Within the fuselage, Townshend’s other concepts start to take form alongside those from the Sell Out mold. A disc dubbed “The Road to Tommy,” collects an album’s worth of songs from the era that didn’t make the cut for The Who Sell Out (including “Magic Bus”), that showed where the band members’ heads were at. There are songs about redemption and healing — two major themes on Tommy. The Beach Boys–like “Faith in Something Bigger,” which came out on the Odds & Sods comp, could be a Christian rock song with its chorus, “We’ve got to have faith in something bigger,” if Townshend’s trademark faithlessness didn’t creep in during the bridge (“The more we learn, the less we believe to be true”). And then, of course, the musical elements of the Who’s next great endeavor come into focus on these tracks — Entwistle’s clever leading bass, a hallmark of Tommy, on “Facts of Life,” the delicate “It’s a girl” part of “Glow Girl.” All of these high-minded concepts were swirling around at the same time as The Who Sell Out, and they make the album itself seem all the more extraordinary when you consider all the raw materials that fed into it.
Townshend’s demo for “I Can See for Miles” shows how he composed the tune — in which he accuses his lover of cheating on him while he was on the road (without saying what he might have been up to himself) — as a fairly complete thought. By the time you listen to the previously unreleased “full version” of “Miles,” the track, which is arguably the greatest Who song, sounds merely wilder and more electric. But the other songs weren’t as fully realized early on. His rough version of “Mary Anne With the Shaky Hand,” about the night he fell in love with a woman dancing “as though she was trying to swat away flies,” according to his liner notes, sounds more Caribbean than Latin. “Thinking of You All the While,” a first draft of “Sunrise,” has a “Then He Kissed Me” bass line and a vocal line that sounds both like Indian music and something Ray Davies would sing, a far cry from the pensive acoustic ballad on the album. And his original take on the single “Pictures of Lily,” a bizarre story about a father teaching his son to wank himself to sleep, might best the Who version, at least in terms of irony, because here is Townshend literally playing with himself.

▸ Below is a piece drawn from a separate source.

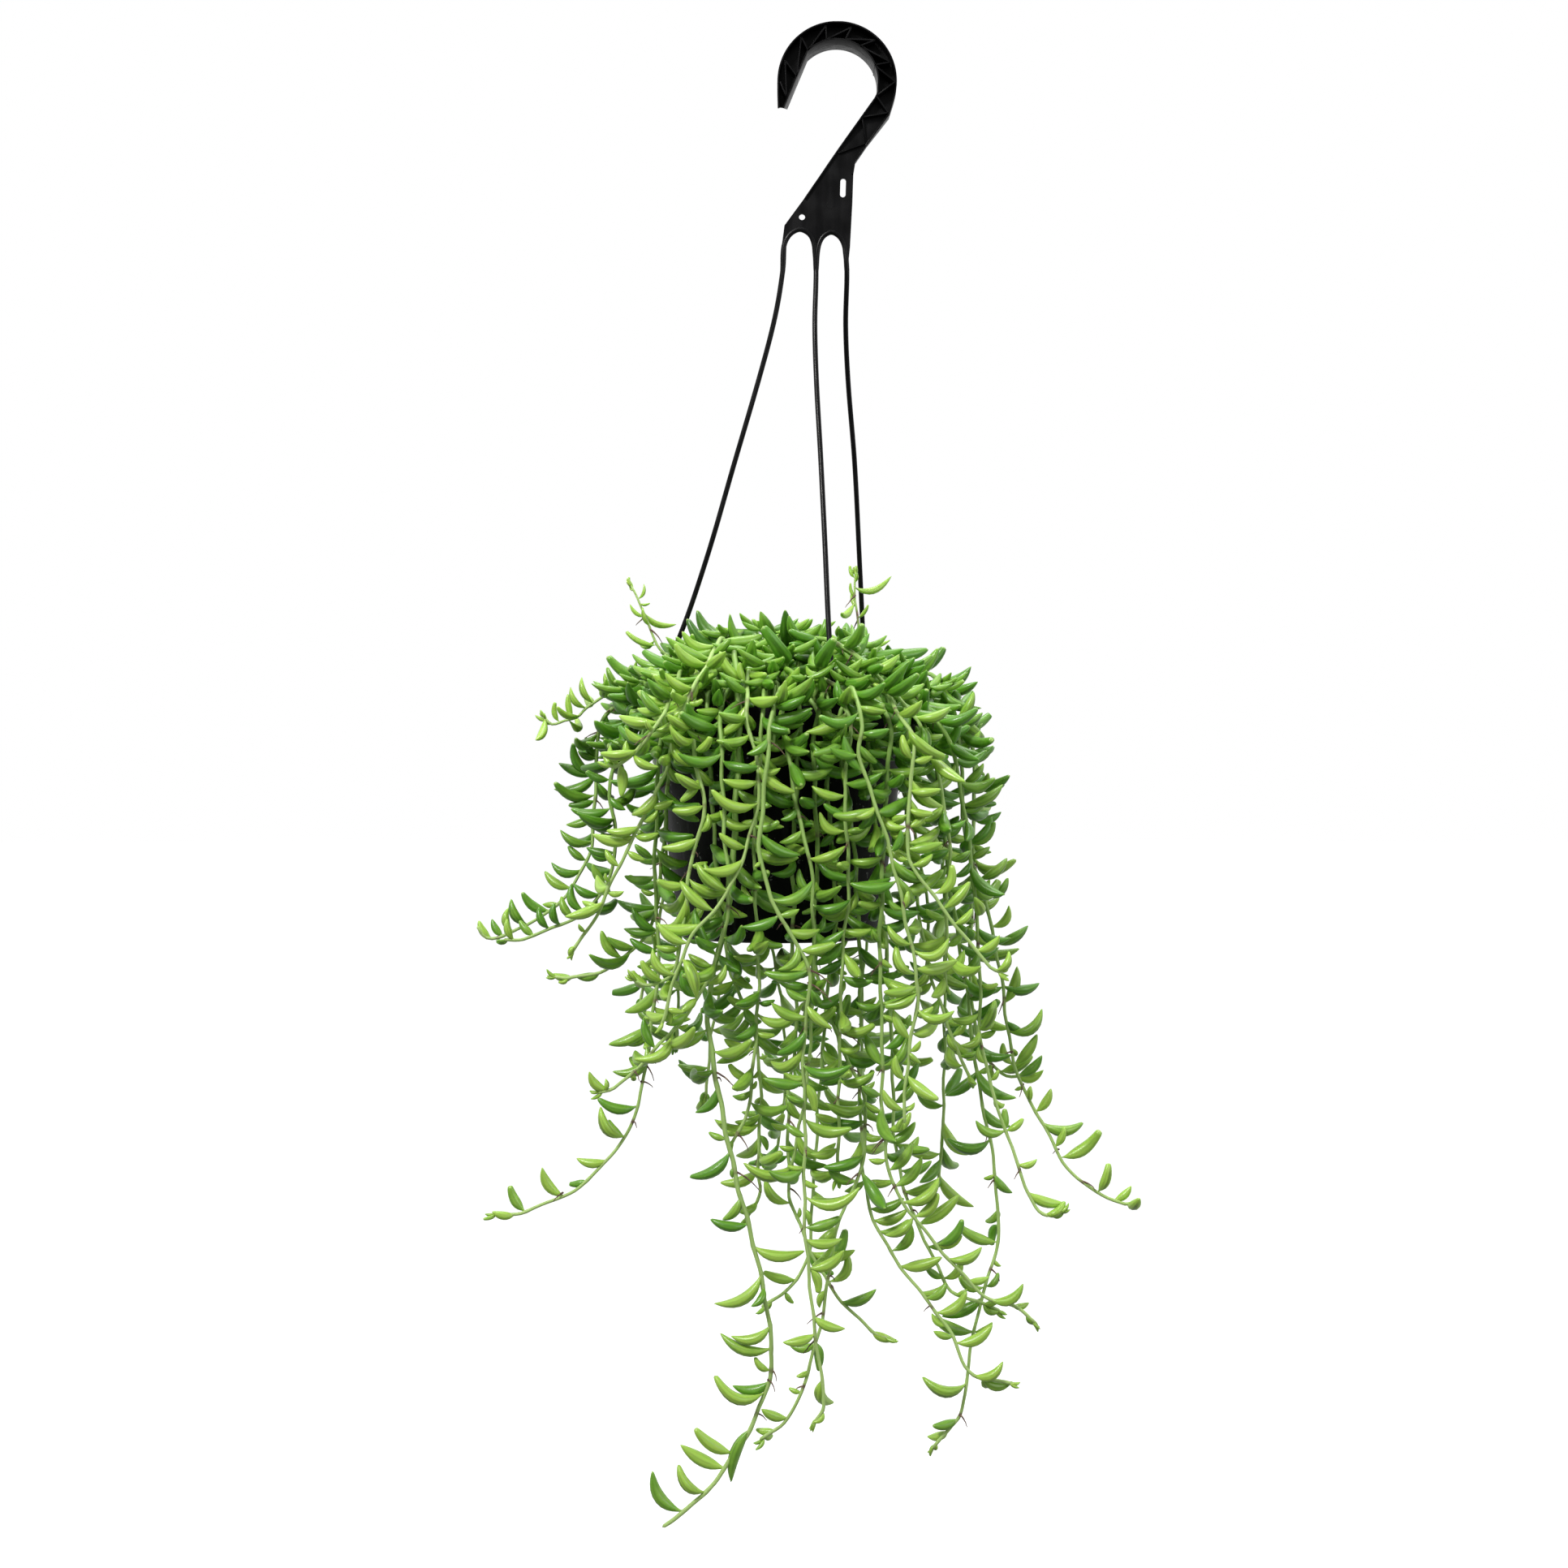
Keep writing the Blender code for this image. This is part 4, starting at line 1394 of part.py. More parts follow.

Yet somehow, with so much material to choose from — songs that were good, bad, and forgettable — the band stitched together The Who Sell Out and secured their legacy as their generation’s most persistent pushers of the envelope. It was an act of desperation, but they decided to embrace it and it rewarded them handsomely with creative ideas, even if it didn’t rake in the millions they had hoped it would. The record literally set the stage for Tommy, since that album’s opening “Underture” quotes the end of “Rael,” and a song like “I Can See for Miles” opened the door for the arena rock of Who’s Next. But unlike those records, The Who Sell Out was funny and lighthearted, a far cry from the bids for serious art that the band would make in later years. Then again, it’s hard to brood when you’re bathing in baked beans.